▶ [RECORDED DATA]:
════════════════════

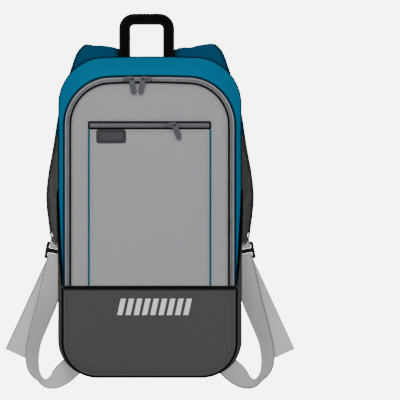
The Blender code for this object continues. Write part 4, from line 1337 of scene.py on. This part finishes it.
STRAP_WIDTH, STRAP_THICK, STRAP_TOP_Z = 0.061, 0.010, -0.033
STRAP_BOW, STRAP_SPLAY = 0.064, 0.1444
EAR_TILT = math.radians(7.5)
STRAP_STEPS = 8
STRAP_SEAM_SHARE = 17 / 30
STRAP_SEAM_ROW = round(STRAP_SEAM_SHARE * (len(STRAP_ROUTE) - 1) * STRAP_STEPS)
LOCK_CENTRE_X, LOCK_CENTRE_Z = 0.1262, -0.3155
LOCK_HALF_WIDTH, LOCK_HALF_HEIGHT, LOCK_THICK = 0.0195, 0.0121, 0.004
LOCK_BAR, LOCK_MIDDLE_BAR = 0.0042, 0.0066
LOCK_CENTRE_Y = (LOCK_LOW.y + LOCK_HIGH.y) / 2
LOCK_TILT = math.radians(10.5)
STRAP_TIP_BELOW_LOCK = 0.0049
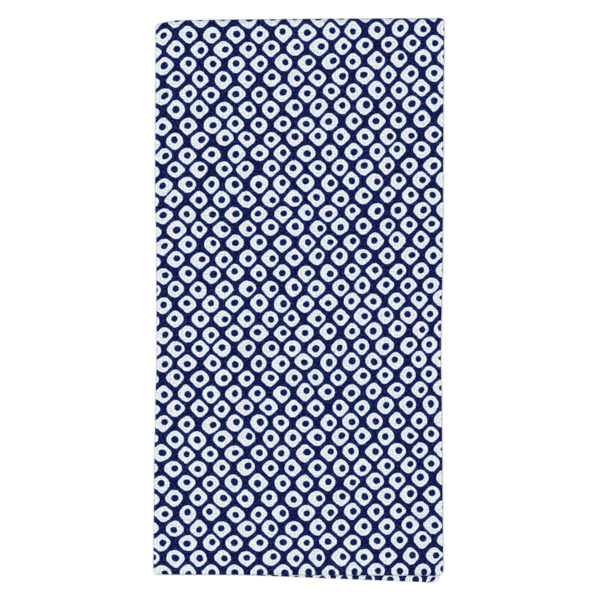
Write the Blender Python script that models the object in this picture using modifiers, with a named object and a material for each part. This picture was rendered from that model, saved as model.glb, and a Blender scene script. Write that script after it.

════════════════════

▶ [SHORT EXERCISE]: Repeat each record exactly. Omit nothing.

▶ [REPLY TO THE EXERCISE]:
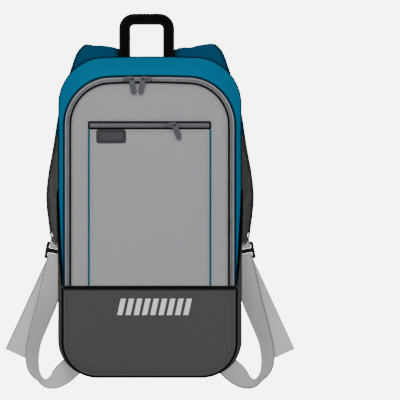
The Blender code for this object continues. Write part 4, from line 1337 of scene.py on. This part finishes it.
STRAP_WIDTH, STRAP_THICK, STRAP_TOP_Z = 0.061, 0.010, -0.033
STRAP_BOW, STRAP_SPLAY = 0.064, 0.1444
EAR_TILT = math.radians(7.5)
STRAP_STEPS = 8
STRAP_SEAM_SHARE = 17 / 30
STRAP_SEAM_ROW = round(STRAP_SEAM_SHARE * (len(STRAP_ROUTE) - 1) * STRAP_STEPS)
LOCK_CENTRE_X, LOCK_CENTRE_Z = 0.1262, -0.3155
LOCK_HALF_WIDTH, LOCK_HALF_HEIGHT, LOCK_THICK = 0.0195, 0.0121, 0.004
LOCK_BAR, LOCK_MIDDLE_BAR = 0.0042, 0.0066
LOCK_CENTRE_Y = (LOCK_LOW.y + LOCK_HIGH.y) / 2
LOCK_TILT = math.radians(10.5)
STRAP_TIP_BELOW_LOCK = 0.0049
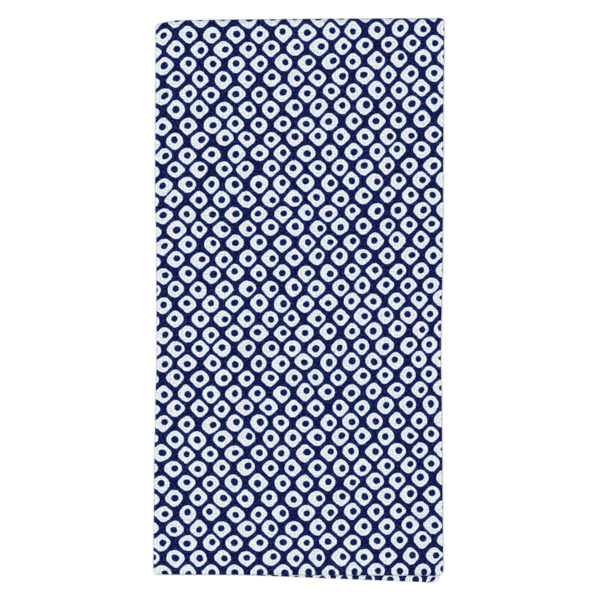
Write the Blender Python script that models the object in this picture using modifiers, with a named object and a material for each part. This picture was rendered from that model, saved as model.glb, and a Blender scene script. Write that script after it.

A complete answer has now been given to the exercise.